Lets say I work for company A, and they ask me to build something for them. As part of what I create I use a certain technique that I find works very well. I move on to company B who ask me to build something for them. I find that the same technique I used with company A would work just as well for company B....
What do I do?
Do I avoid the technique altogether because it would infringe on the IP of the company I was at when I created it? Do they own the technique itself or just the implementation? If I use my memory to re-code using the same technique (ie no direct copying of code done) am I breaching their IP? Or am I wasting company B's valuable time and resources by re-inventing the wheel the 10th time over by trying to use my memory to reconstruct the same thing I have created everywhere else?
You could look at two implementations using the same technique and see they were not copied, yet you could see similarities that are significant enough that some people may say its the same thing. Is it considered a pattern and thus not copyrightable? Do I call it MY pattern and put my own patent on it to stop others from using it? Can I put a patent on something which is a technique for doing something?
While some of these techniques may be broad enough to be non-specific (Factory, Controller, Facade, etc), other techniques are fairly specific yet highly re-usable across projects. As a developer I keep seeing a need for a certain implementation, so I keep re-inventing the wheel everywhere I go. Does intellectual property cover the "nuts and bolts" of programming or the use of it as a whole?
I can't help but feel that I am wasting their time by repeating the same thing over and over again when I already know the generic one I created previously already works. What if the new version of it that I coded from my mind misses some vital component? Am I not doing more of a disservice to the customer by NOT re-using code that I know has been tried and tested over and over again by creating something that tries to use my memory to reconstruct the principle?

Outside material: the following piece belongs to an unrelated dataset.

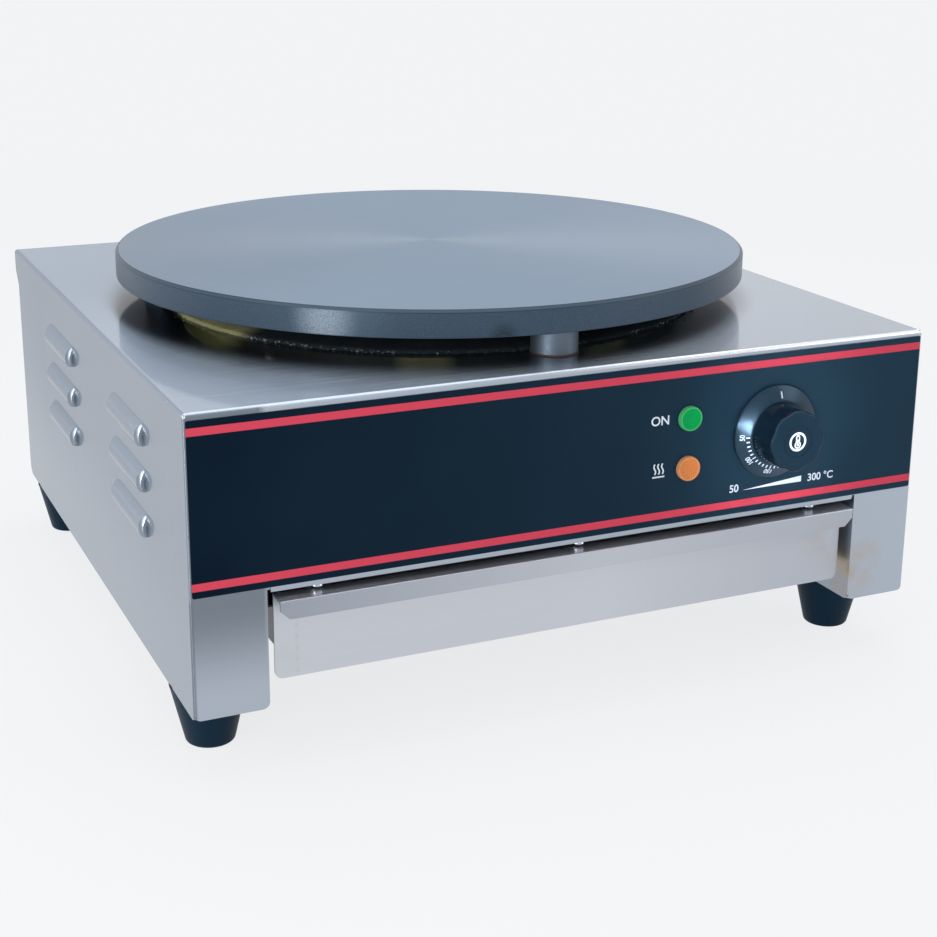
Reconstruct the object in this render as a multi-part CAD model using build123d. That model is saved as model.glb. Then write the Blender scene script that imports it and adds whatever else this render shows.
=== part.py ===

Surely having a "toolbox" of useful code snippets which you know as a professional is already well tested and encapsulated, as well as being suitable for the purpose is a benefit to any company you bring it to. What I fear is that I do this "favour" for a company, and in return they try to take it off me by claiming it is now their intellectual property, when in reality I could have saved several hours of their time by not re-coding it from memory and costing them money in the process.